Re: Your "I Won't Say Anything, but this Customer Needs a Brain" Momen

Umm.. dont you have sugar-free icecream in the states? That is a shame. Poor diabetics.
Or maybe you were the first worker she encountered. :)

I think you misunderstood. It sounds like the lady just came up and asked for "sugar-free" but didn't specify what she wanted suger free, being that theres a whole bunch of different kinds of sugar free items.

... but they were in the icecream section.. Did she want sugar-free icecream or did she want sweetener of some sort?
Maybe my grasp of english is a little dented.. but i dont see the problem outside that she left out verbally what item she needed..

Which IS the problem.

If she leaves out what item she needed how can we help her find it?

Countless people come up to me and just say, "I want a roast."
Ok do you want a pork roast, beef roast, lamb roast?
Beef roast.
Ok. Do you want a chuck roast, arm roast, sirloin roast, top round roast, eye of round roast, bottom round roast, rib roast...?
I don't know.
:brickwall:

Happens a LOT.

I can't help you if you just say "meat."

Ask for sugar free and, even in the ice cream section, you're not giving enough information. Countless variteties of "sugar free" -even ice cream- and depending on WHAT she wants (ice cream bars, ice cream, popsicles) and what brand (Edys, Ben and Jerry's...) it could be on opposite ends of the aisle.
 
Re: Your "I Won't Say Anything, but this Customer Needs a Brain" Momen

Umm.. dont you have sugar-free icecream in the states? That is a shame. Poor diabetics.
Or maybe you were the first worker she encountered. :)

I think you misunderstood. It sounds like the lady just came up and asked for "sugar-free" but didn't specify what she wanted suger free, being that theres a whole bunch of different kinds of sugar free items.

... but they were in the icecream section.. Did she want sugar-free icecream or did she want sweetener of some sort?
Maybe my grasp of english is a little dented.. but i dont see the problem outside that she left out verbally what item she needed..

It think you're actually underestimating the range of products available in the US. Even saying 'sugar-free' in the ice cream section doesn't narrow it down much. You can get sugar free versions of a whole lot of stuff just under the heading 'ice cream'.
 
Re: Your "I Won't Say Anything, but this Customer Needs a Brain" Momen

SO, she only ever uttered the word sugar-free? Did she eventually specify?

Dont get me wrong here guys, I worked in a grocerystore for 5 years, and I have seen my fair share of stupid. But i dont see how this was such an incredible faux-pas.
 
Re: Your "I Won't Say Anything, but this Customer Needs a Brain" Momen

Oh, I've just recalled a fun one.

I had a little old lady call me for a replacement DVD of a show I taped with her grand daughter in it. In the course of the conversation, she told me that she was going to have her niece copy it for everyone so they wouldn't have to pay for it!

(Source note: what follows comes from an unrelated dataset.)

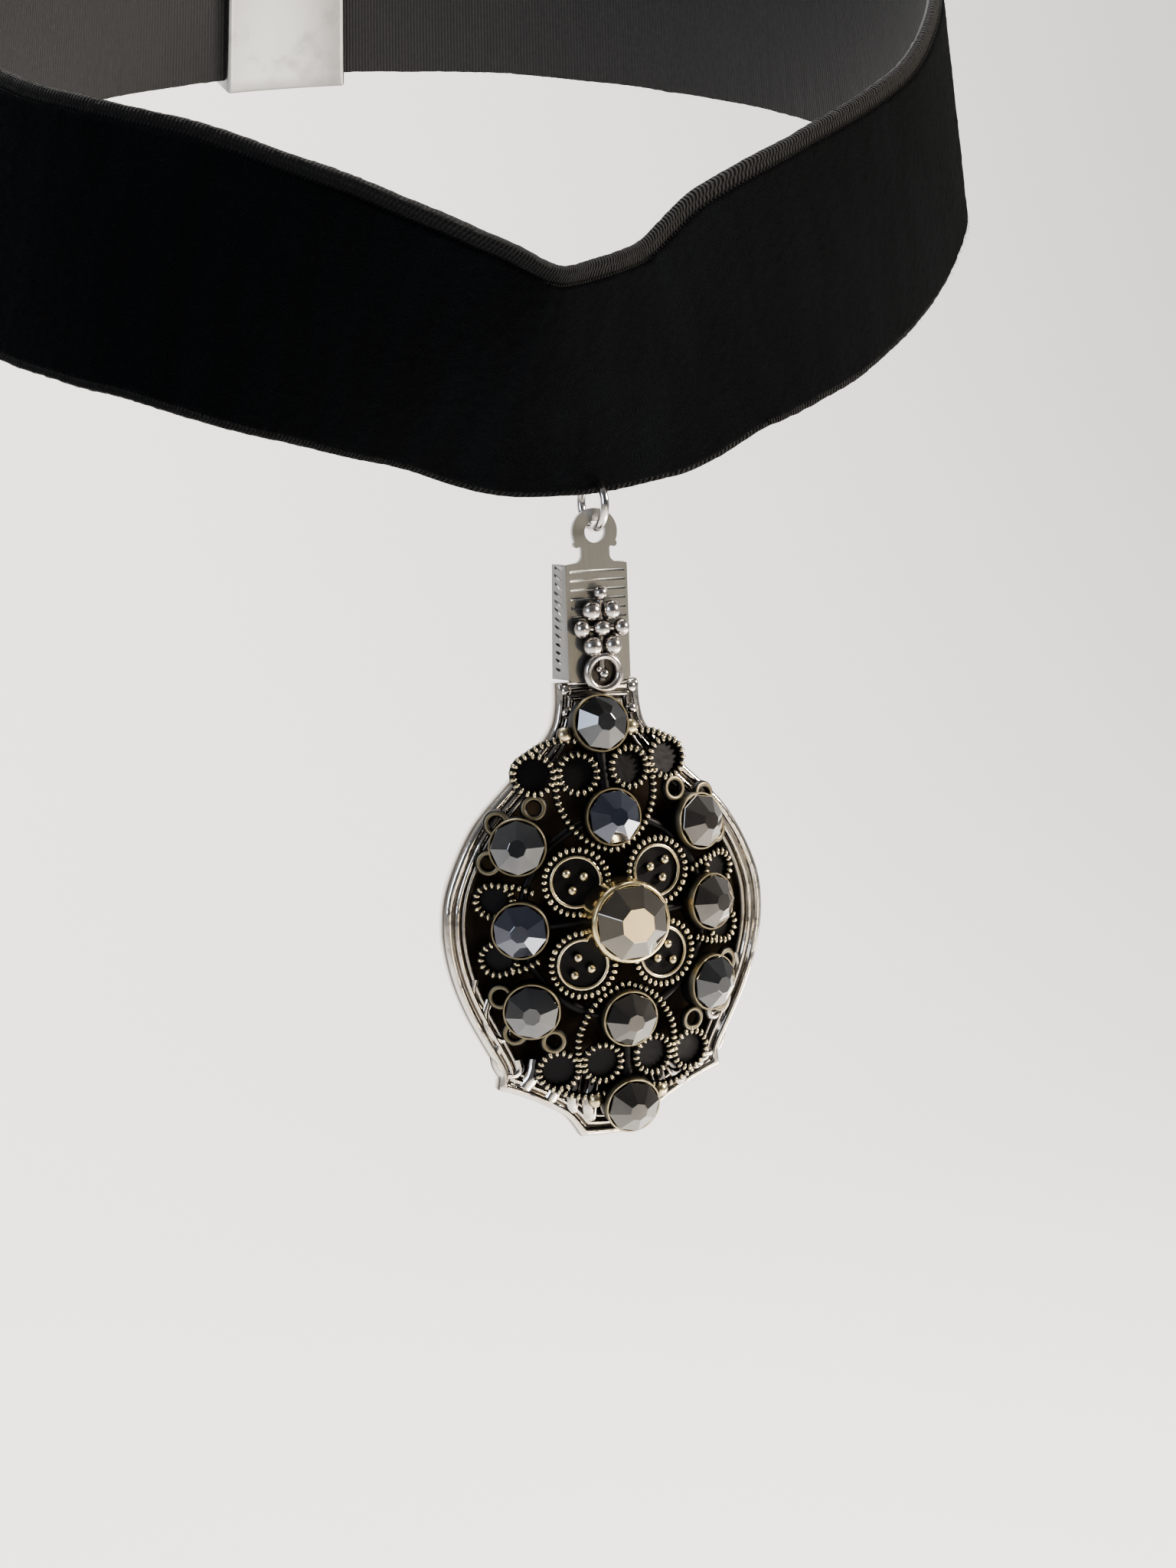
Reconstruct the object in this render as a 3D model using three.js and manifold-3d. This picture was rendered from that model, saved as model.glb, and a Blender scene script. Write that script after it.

Her tone of voice said "I'm such an innovative person for thinking of this, why aren't you telling me how great an idea it is!? :brickwall:

I noticed that a few regulars didn't buy that year. One of them is a cop. :rolleyes:
 
Re: Your "I Won't Say Anything, but this Customer Needs a Brain" Momen

Back in the early days of camcorders, my stereo store rented out one for Betamax, called Betacam. One day we had a guy return a Betacam and then come back, a few hours later, a little panicky to get the tape back that he'd accidentally left in the machine. We hadn't played it, but from his obvious relief in retrieving it, we wish we had. :devil:

You young'uns may not get this next one but anybody over forty will: A buddy worked in the stereo section of Montgomery Wards just off of Golden Gate Park in San Francisco in the late 1960s. A hippie returned a TV he'd purchased a week before. He complained it lost its picture each night and went to static. While they returned the set, the store staff wondered if the static was preceded by the Star Spangled Banner.